No doubt, you can imagine a similar scenario. Maybe you even know someone who has dedicated their life to chasing happiness through a pleasurable substance or activity, or you did this for a while. You’ve probably also seen the damage that does to their own wellbeing and the happiness of their loved one. So we know that constantly seeking pleasure, and avoiding unhappiness with pleasure, does not make us happy.

The Wrong Kind of Sad

Anyone suffering from manic-depression will tell you that the manic phase of the dysfunction is wonderful. Foods taste better. People look lovely. You’re super productive and optimism
rules.  But you pay with the flip side. And the depths of depression that you sink to are debilitating.  Manic happiness and debilitating depression are not the kind of happiness and sadness that lead to happiness and well-being.  It’s the wrong kind of sadness. But debilitating depression can be brought on for other reasons. An overwhelming shock when you do not have the resources or support to deal with it can bring on depression. Sometimes an insignificant event will trigger depression when a bigger event in your past was never processed.  Whatever the case, if you are suffering from depression and do not have the resources or support to work through it, then often talk therapy combined with medication prescribed by your doctor can play an important role in finding a path to happiness.

More Ways Not to be Happy

Pollyannaism is another happiness trap. If you can only see the bright side, you probably lack some basic survival skills. If all humans were like that, we probably would not have survived as a species. The Dalai Lama is sometimes quoted as giving the example of a person seeing a grizzly bear in the woods. The foolishly happy person will assume it's a big teddy bear, and poses no threat. A sane person would not be happy about seeing that bear, and keep way.

We are programmed with the tendency to search for danger in an unknown situation. Our naturaldisposition is to see the dark side of things. There is a reason for this. A hundred or
ten thousand years ago, it made a lot more sense to assume the dark shadowy figure lurking up the path is a threat and proceed with caution – or turn and run – than to blithely go along a dangerous alley assuming everything is awesome. You know this on an instinctual level. And if you have a friend who is a Pollyanna, you probably find her annoying mostly because she seems incapable of taking care of herself in the face of obvious – at least to you - danger. 

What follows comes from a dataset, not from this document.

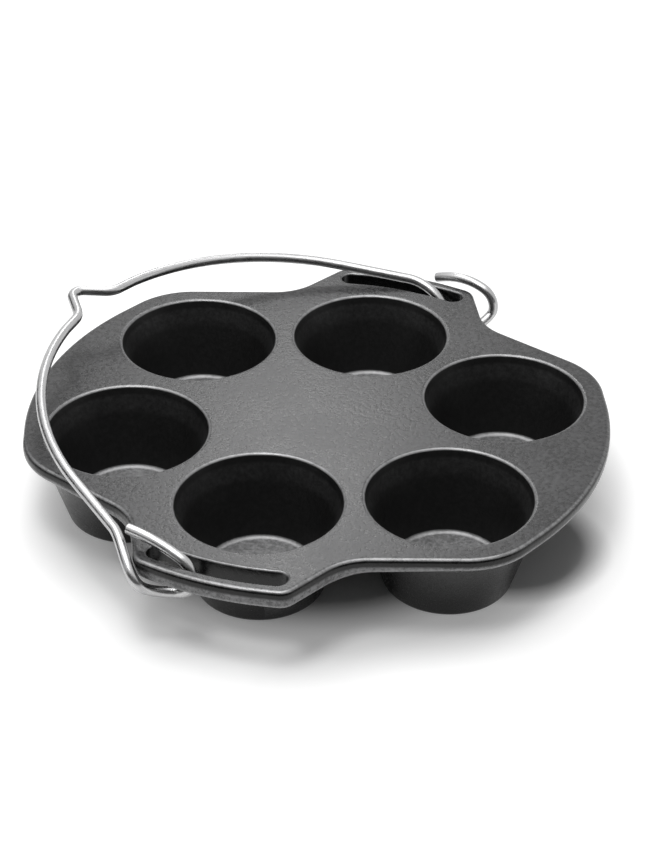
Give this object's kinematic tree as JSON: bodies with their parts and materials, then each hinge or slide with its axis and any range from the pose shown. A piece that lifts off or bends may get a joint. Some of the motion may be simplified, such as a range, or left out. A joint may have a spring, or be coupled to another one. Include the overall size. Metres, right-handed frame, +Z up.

Besides being annoying, a person who is too happy may also lack imagination, motivation and may not be very good at whatever it is they do.

What Happiness Is

There is no definitive answer to the question of what happiness is.  There are working definitions, and these are informed by the values and goals of the person making the definition.  For my board, me, and this project, our goals are the sustainability, resilience and wellbeing of all beings on our planet. This means we define happiness multi-dimensionally.  With the Gross National Happiness Index we looked at dimensions of happiness, and by doing this, we link a person’s happiness to others and to the environment. Here are some examples of the kinds of questions the survey asks:

     To what extent to you feel your life is worthwhile?
     Are you optimistic about your future?
     Do you have enough money to buy what you want?
     How satisfied are you with your work?
     What is the state of your health, ranging from poor to excellent?
     How much of your time do you spend doing things you enjoy?
     How safe do your feel in your city?
     Do people in your life care about you?
     Do you have a sense of belonging to your local community?
     Are you satisfied with the opportunities to develop your skills through informal education?
     How healthy is your environment?
     How satisfied are you with the job being done by local government officials?

The intent is that, by pondering all these different aspects of happiness, a person will see how the wellbeing of others, the state of the conditions in their life and their own feelings and sense of the worthiness of their life all fit together.  It’s a big goal, and not at all easy to explain in a sound bite. Instead, we chunk it – divide it into small bits and take small steps. One of those is re-defining happiness to include sadness.